Incoterms decide who carries the headache. FOB China works for importers with their own forwarder. DDP suits smaller distributors, but confirm duty, customs clearance, and delivery address terms line by line. EXW is usually the wrong choice unless your China logistics team already books pickup from Yangjiang and checks the carton mark before loading. For repeat B2B programs, we run FOB Yangjiang-area port routing or consolidated shipment through Shenzhen, Ningbo, or Shanghai because 12 days of planned freight work beats 18 days of chasing a cheap one-off rate.

Do not negotiate price by cutting the wrong details. Removing a spare screw, weakening the carton, or skipping final inspection may save USD 0.05-0.15 per unit and cost far more in claims. We have seen this go sideways when a buyer flagged loose pivots after receiving 36 master cartons, all because the torque check was removed from final QC. Better savings come from shared clips and screws, 3,000 pcs packaging print runs, stable 90-day forecasts, and fewer handle color variants.

Make the second order easier

Your first production order should leave a file we can run again without guessing. Keep the golden sample in a PE bag with the signed label, the approved AI packaging file, carton mark template, steel specification, HRC record from the tester, AQL 2.5 inspection report, and defect photos from QC. Simple rule. If every reorder starts like a fresh negotiation, the factory opens it like a fresh setup, and you lose 6-10 days before the grinding line even gets a clear instruction.

After the first shipment lands, check returns and customer comments within 30 days. Split product defects from channel problems. A stiff pivot can be a factory adjustment issue; QC pulled one sample last month at 0.35 mm blade play after 500 open-close cycles. A customer using the knife as a pry bar is a warning-label problem. A carton crushed under 9 layers in your warehouse is not the same as a weak export carton from China. We have seen this go sideways when buyers call all of it “quality.”
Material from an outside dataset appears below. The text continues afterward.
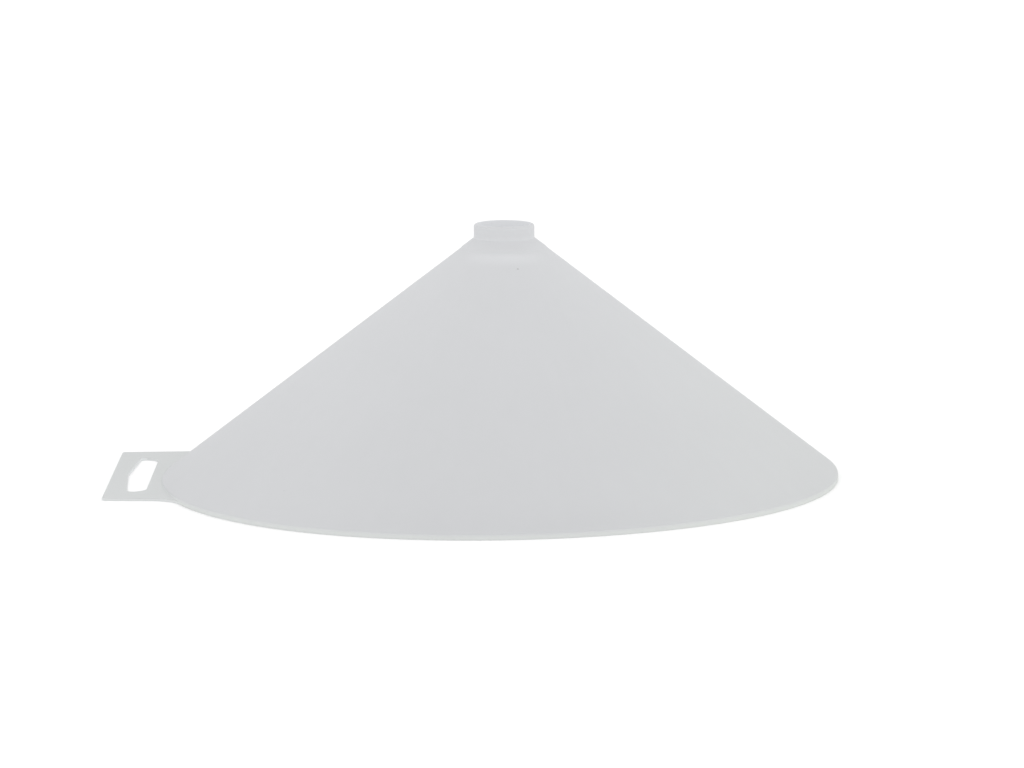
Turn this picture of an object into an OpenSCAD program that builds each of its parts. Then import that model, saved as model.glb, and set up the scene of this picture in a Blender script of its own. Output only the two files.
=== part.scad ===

Then lock what can change. We recommend a change-control rule: no more than 1-2 product changes per reorder unless you are launching a new version. If you change steel, handle texture, logo position, box structure, and carton quantity in one PO, the math does not work when complaints come back. Which change caused the issue? Nobody knows. For a folding chef knife order quality supplier, repeatable 58-60 HRC, the same bevel angle, and the same logo jig matter more than another cosmetic test.

A reorder file should show target monthly demand, reorder point, safety stock, approved defect standards, and next shipment date. Not desk work. We ship better when the file says “reorder at 1,200 pcs, keep 45 days safety stock, next ETD May 18” instead of “same as last time,” especially when the last PO had a typo in the carton quantity. Numbers make the factory accountable to the order, not to someone’s memory.

Frequently asked questions

For a stock-style folding chef knife with logo laser engraving, expect 500-1,000 pcs if the factory already has the design and materials. For private label packaging and small design adjustments, 1,000-2,000 pcs is more realistic. If you need new handle tooling, special color, custom blade profile, or a unique retail box, plan for 2,000-5,000 pcs per SKU. The lower the MOQ, the less room there is for FOB price negotiation, packaging customization, and production scheduling priority. For a first market test, we usually recommend one strong SKU at 1,000-2,000 pcs instead of four weak SKUs at 500 pcs each.

If you use ocean freight, place the reorder when you still have about 75-100 days of sellable inventory. Production may take 35-60 days after deposit and confirmed sample, then inspection, booking, ocean transit, customs, and inland trucking can add another 35-60 days. If your monthly sales are 600 pcs, an 85-day replenishment cycle means you should trigger reorder around 1,700 pcs remaining, before adding safety stock. For air replenishment, 45-60 days of inventory may be enough, but the freight cost can damage margin on a heavy boxed knife program.

Critical defects should include lock failure, blade closing unexpectedly, broken tip, severe blade play, exposed sharp burrs on the handle, wrong blade steel, contaminated product, missing required warning label, or anything that creates a safety risk. These should normally be zero tolerance. Major defects can be checked under AQL 2.5 and may include incorrect logo, poor blade centering, rust, wrong packaging, barcode failure, or loose screws. Minor defects under AQL 4.0 may include light cosmetic marks or small color variation. Define these levels in the PO before production starts.

For restaurant supply wholesale, the best steel is often the one that balances corrosion resistance, sharpening, and price. 5Cr15MoV at 55-57 HRC can work for value programs. 7Cr17MoV or 8Cr13MoV at about 56-58 HRC gives better edge holding without pushing cost too far. 14C28N can be a stronger option for premium SKUs, usually around 58-60 HRC depending on design. Do not chase maximum hardness unless your customers understand maintenance. A folding chef knife used in catering needs practical stainless performance more than a laboratory number.

Yes, and this is one of the cleaner ways to manage inventory. If several SKUs share the same blade blank, pivot hardware, clip, screws, or box structure, the factory can purchase and assemble more efficiently. You might split 3,000 pcs across three handle colors if the core parts are identical, although the exact split depends on material and packaging MOQ. Shared components also help reorder planning because slow colors can be adjusted while the main knife platform stays stable. Ask the factory which parts drive MOQ before you design too many variations.